New Nissan GT-R Nismo becomes Japan’s fastest sports car
Adolescent video game addicts, strident fanboys and curdled automotive journalists like to complain about the Nissan GT-R. They say it is too Brobdingnagian, too rattly and unrefined, too carousing and inelegant, too focused on trick technological solutions that make driving it impossibly quick far too simple.
It is also monumentally, stupendously, idiotically fun, and a lark from which you’ll never forget soaring. Driving a GT-R is like going over Niagara Falls in a barrel. If the barrel were a padded rubber ball the size of the Astrodome. And filled with fuzzy puppies. And laughing gas. And jelly beans.
Now seven years old, and having reached maturity — or what passes for maturity —Nissan has decided to inject a bit more amusement into its behemoth amusement park. Today it unveiled the NISMO GT-R, an upgraded, up-powered iteration of this endorphin IV, with bigger turbos, custom Bilstein suspension components, custom Dunlop tires and an assortment of gilled, straked, and unwrinkled carbon trim bits hovering around the vehicle’s peripheries to create the downforce necessary to prevent it from becoming an unmanageable airborne event.

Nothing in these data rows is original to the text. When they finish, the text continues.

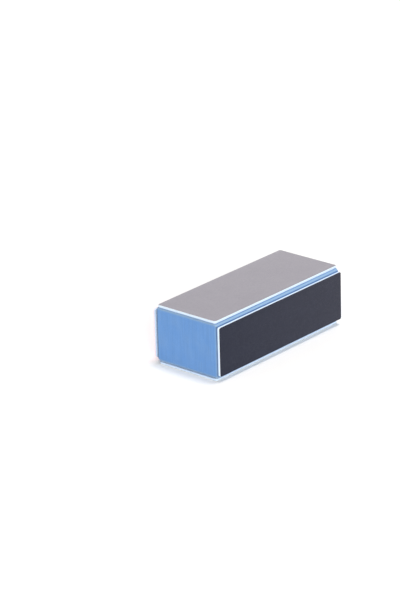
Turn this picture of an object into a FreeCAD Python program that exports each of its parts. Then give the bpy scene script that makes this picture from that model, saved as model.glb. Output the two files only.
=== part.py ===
import FreeCAD, Part
import os

# Hand-held nail buffer block: a closed-cell foam core with a laminated abrasive strip glued to each
# of its four long faces. Millimetres, X along the block, Y across it, +Z up. The origin is at the
# middle of the underside, on the surface that the block rests on.

# Driving dimensions
BLOCK_LENGTH = 95.0  # the core's cut length, along X
BLOCK_WIDTH = 42.2  # over the two side strips, along Y
BLOCK_HEIGHT = 31.4  # over the top and bottom strips, along Z
STRIP_THICKNESS = 1.4  # the whole laminate, from the core's face to the working surface
WIDE_STRIP_WIDTH = 36.8  # the strips above and below
NARROW_STRIP_WIDTH = 25.4  # the strips on the two sides
STRIP_END_INSET = 0.3  # how far each end of a strip stops short of the core's end
STRIP_CORNER_RADIUS = 1.0  # the corners of a die-cut strip, seen square on
LONG_EDGE_RADIUS = 1.2  # the core's four long edges, between the strips
END_EDGE_RADIUS = 0.8  # the soft edge round each cut end of the core

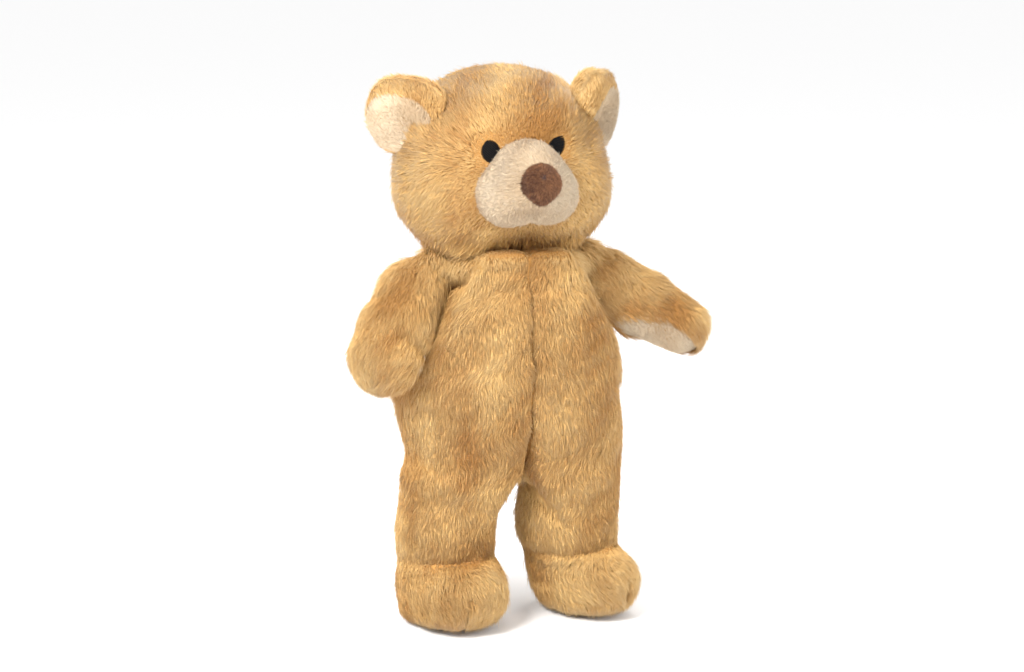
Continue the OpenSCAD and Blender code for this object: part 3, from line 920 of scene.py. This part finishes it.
# Each paw pad: its middle and half length along the arm, and how far it faces forward of inward.
PAD = {"right": (REACH["right"] - 4, 19, 0), "left": (REACH["left"] - 12, 30, math.radians(21))}
for i, (s, side) in enumerate(SIDES.items()):
    start, way, inward, wide = arm_way(s)
    mid, half, turn = PAD[s]
    face = math.cos(turn) * inward - math.sin(turn) * np.sign(wide[1]) * wide
    across = np.cross(way, face)

    def pad_edge(p, start=start, way=way, across=across, mid=mid, half=half):
        """1 at the rim of the paw pad, less inside it."""
        q = p - start
        return np.hypot((q @ way - mid) / half, q @ across / 15.5)

    def arm_pad(p, start=start, face=face, edge=pad_edge):
        return (edge(p) < 1) & ((p - start) @ face > 3)

    def arm_tone(p, s=s, start=start, face=face, edge=pad_edge):
        """Painted shade in the fold beside the torso and as a dark band round the left pad, and
        painted light on the left arm's upper side.
        """
        # painted shade where the arm lies against the torso
        fold = np.exp(-((np.maximum(torso_form(p) - 1, 0) / 6) ** 2)) * fade(-p[:, 2], -240, -225)
        if s == "right":
            return 0.54 - 0.45 * fold
        side = (p - start) @ face
        # painted shadow line round the left pad's edge; the last term paints light on the side
        # turned away from the pad
        rim = np.exp(-(((edge(p) - 1.25) / 0.3) ** 2)) * fade(side, -8, 2)
        return 0.58 - 0.5 * rim - 0.2 * fold + 0.14 * fade(-side, -4, 10)

    def arm_bare(p, n, s=s):
        q = p - SHOULDER[s]
        flat = np.abs(q @ ARM_OUT[s] - 1) < 1
        return flat & (np.linalg.norm(along(q, ARM_OUT[s]), axis=1) < 16)

    def arm_comb(p, n, s=s, way=way, start=start):
        t = (p - start) @ way
        end = fade(t, REACH[s], REACH[s] + 16)[:, None]
        return way * (1 - 0.6 * end) + 0.35 * DOWN

    arm_ground = Ground(arm[s])
    for j, (part, turn) in enumerate((("outer", -1), ("inner", 1))):
        pile(f"arm_{s}_{part}_pile", arm_ground,
             lambda p, n: ~arm_bare(p, n) & ~arm_pad(p) & (((p - start) @ inward) * turn > 0),
             arm_comb, f"arm_{s}", [f"arm_{s}_{part}"], GOLD, 31 + 2 * i + j,
             tone=arm_tone)
    # The pad's cream is set lighter, painted light that makes up for the pad facing down, away from
    # the lamps.
    pile(f"arm_{s}_pad_pile", arm_ground, lambda p, n: arm_pad(p),
         arm_comb, f"arm_{s}", [f"arm_{s}_pad"], CREAM, 35 + i,
         density=8.0, length=4.0, lift=0.4, width=0.28, clump=1.4, gather=0.2, grain=0.5,
         tone=0.8)

    def leg_bare(p, n, side=side):
        seam = (p[:, 0] * side < 1.6) & (p[:, 2] > 90)
        return seam | above_waist(p)

    toe = turn_z(TOE_TURN[s]) @ np.array([0, -1.0, 0])

    def leg_comb(p, n, toe=toe, side=side):
        ahead = fade(-p[:, 2], -46, -30)[:, None] * (n[:, 2:3] > -0.2)
        to_seam = np.exp(-np.abs(p[:, 0]) / 4) * fade(p[:, 2], 92, 104)
        return DOWN + ahead * toe * 0.9 - 0.4 * side * to_seam[:, None] * np.array([1.0, 0, 0])

    def leg_tone(p, s=s):
        return body_tone(p) + (0.14 * fade(-p[:, 2], -130, -90) if s == "left" else 0)

    def leg_length(p, s=s, toe=toe):
        near_seam = np.exp(-((p[:, 0] / 4.5) ** 2)) * (p[:, 2] > 90)
        ankle = np.exp(-(((p[:, 2] - 47) / 6) ** 2))
        across = (p[:, 0] - LEG_X[s]) * toe[1] - p[:, 1] * toe[0]
        toe_seam = np.exp(-((across / 1.8) ** 2)) * (p[:, 2] < 34) * (p[:, 1] < -20)
        length = 12.5 - 3 * ankle - 7 * near_seam - 7.5 * (1 - fade(p[:, 2], 2, 18))
        return length * (1 - 0.6 * toe_seam)

    leg_ground = Ground(leg[s])
    above = lambda p: p[:, 2] > ANKLE
    for j, (part, turn) in enumerate((("front", -1), ("back", 1))):
        pile(f"leg_{s}_{part}_pile", leg_ground,
             lambda p, n: ~leg_bare(p, n) & above(p) & (p[:, 1] * turn > 0),
             leg_comb, f"leg_{s}", [f"leg_{s}_{part}"], GOLD, 41 + 2 * i + j,
             length=leg_length, tone=leg_tone)
    pile(f"leg_{s}_foot_pile", leg_ground,
         lambda p, n: ~above(p) & (p[:, 2] > SOLE),
         leg_comb, f"leg_{s}", [f"leg_{s}_foot"], GOLD, 45 + i, length=leg_length,
         tone=leg_tone)
    pile(f"leg_{s}_sole_pile", leg_ground,
         lambda p, n: p[:, 2] <= SOLE,
         leg_comb, f"leg_{s}", [f"leg_{s}_sole"], GOLD, 47 + i,
         density=5.0, length=5.0, lift=0.12, floor=0.1)

    def ear_front(p, n, s=s):
        q = (p - EAR_AT[s]) @ EAR_TURN[s]
        return ((n @ EAR_TURN[s])[:, 1] < 0.1) & (
            ((q[:, 0] * SIDES[s] + 3) / 26) ** 2 + ((q[:, 2] + 6) / 17.5) ** 2 < 1
        )

    def ear_tone(p, s=s):
        """Painted shade, darker in the hollow where the ear folds towards the head."""
        q = (p - EAR_AT[s]) @ EAR_TURN[s]
        return 0.62 - 0.62 * fade(-q[:, 0] * SIDES[s], -2, 14) * fade(q[:, 2], -20, -6)

    def ear_comb(p, n, s=s):
        """Outwards from the ear's inner lower corner, and over the rim from behind."""
        q = (p - EAR_AT[s]) @ EAR_TURN[s]
        v = unit(np.stack([q[:, 0] + 20 * SIDES[s], 0 * q[:, 1], q[:, 2] + 30], -1))
        return (v + [0, -0.5, 0]) @ EAR_TURN[s].T

    ear_ground = Ground(ear[s])
    pile(f"ear_{s}_back_pile", ear_ground,
         lambda p, n: ~ear_front(p, n) & (head_form(p) > 0), ear_comb, "head", [f"ear_{s}_back"],
         GOLD, 51 + i, length=7.0)
    pile(f"ear_{s}_front_pile", ear_ground,
         lambda p, n: ear_front(p, n) & (head_form(p) > 0), ear_comb, "head", [f"ear_{s}_front"],
         CREAM, 53 + i, density=8.0, length=5.5, lift=0.22, width=0.28, clump=1.2,
         gather=0.1, grain=0.7, sway=0.5, tone=ear_tone)


def muzzle_comb(p, n):
    return unit(p - np.array([HEAD_X, -88.0, 306.0])) + 0.25 * DOWN


muzzle_ground = Ground(muzzle)
for i, (s, side) in enumerate(SIDES.items()):
    pile(f"muzzle_{s}_pile", muzzle_ground,
         lambda p, n: (head_form(p) > -1) & (nose_form(p) > -2) & ((p[:, 0] - HEAD_X) * side > 0),
         muzzle_comb, "head", [], CREAM, 61 + i,
         density=9.0, length=6.5, lift=0.22, width=0.27, clump=1.5, gather=0.2, grain=1.0,
         tone=0.55)
pile("nose_pile", Ground(nose), lambda p, n: p[:, 1] < -76,
     lambda p, n: unit(p - np.array([HEAD_X, -92.0, 306.0])) + 0.6 * DOWN, "head",
     [], BROWN, 71, density=14.0, length=3.0, lift=0.4, width=0.28, clump=1.3,
     gather=0.3, grain=2.2)

# ---- joint hardware ----

for name, obj in frame["nodes"].items():
    kind = STEEL if name.endswith("lock") else BOARD if name.endswith(("disc", "washer")) else None
    if kind:
        obj.data.materials.clear()
        obj.data.materials.append(kind)

# ---- floor, light and camera ----

floor_mesh = bpy.data.meshes.new("floor")
floor_mesh.from_pydata([(-30, -30, 0), (30, -30, 0), (30, 30, 0), (-30, 30, 0)], [], [(0, 1, 2, 3)])
floor = bpy.data.objects.new("floor", floor_mesh)
bpy.context.scene.collection.objects.link(floor)
pale, _, _, pale_shader = new_material("pale_floor", 0.9)
pale_shader.inputs["Base Color"].default_value = (0.96, 0.96, 0.96, 1)
floor_mesh.materials.append(pale)

world = bpy.data.worlds.new("studio")
world.use_nodes = True
world.node_tree.nodes["Background"].inputs["Color"].default_value = (1, 1, 1, 1)
world.node_tree.nodes["Background"].inputs["Strength"].default_value = 1.0
scene = bpy.context.scene
scene.world = world
scene.view_settings.view_transform = "Standard"

CAM_AZ, CAM_EL = -18, 11
CAM_FAR, CAM_LENS = 1.606, 85.0
target = to_row((1, 0, 191))


def aimed(name, data, azimuth, elevation, far):
    """A lamp or camera that looks at the target, from degrees round from the front and up."""
    obj = bpy.data.objects.new(name, data)
    scene.collection.objects.link(obj)
    a, e = math.radians(azimuth), math.radians(elevation)
    back = Vector((math.sin(a) * math.cos(e), -math.cos(a) * math.cos(e), math.sin(e)))
    obj.location = Vector(target) + back * far
    obj.rotation_euler = back.to_track_quat("Z", "Y").to_euler()
    return obj


def lamp(name, azimuth, elevation, far, size, power):
    data = bpy.data.lights.new(name, "AREA")
    data.shape = "DISK"
    data.size = size
    data.energy = power
    aimed(name, data, azimuth, elevation, far)


lamp("key", -52, 36, 1.5, 0.6, 33)
lamp("fill", 36, 20, 1.8, 1.4, 14)
lamp("rim", 150, 50, 1.6, 0.9, 7)

camera_data = bpy.data.cameras.new("camera")
camera_data.lens = CAM_LENS
scene.camera = aimed("camera", camera_data, CAM_AZ, CAM_EL, CAM_FAR)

Inside there’s other compellingly superfluous elements, including carbon-fiber framed seats, a fuzzily Alcantarated steering wheel, the availability of a cheerily ivory semi-aniline leather interior, an app to instantly upload your lap time and telemetry data to your phone if you’re really that kind of dork, and more red stitching than a bordello sofa set.
All of this adds up to a car that can lap the fearsome Nurburgring Nordschliefe race circuit in 7 minutes, 8 seconds — a time that makes it competitive with the fastest volume production cars in the world, depending on who's defining "production." (Fanboy debate commences...now.) Nissan wouldn’t tell us exactly how much it will cost, except to say that it will be somewhere between $0 and $200,000. We’re guessing it will land in the top quartile-ish of that range.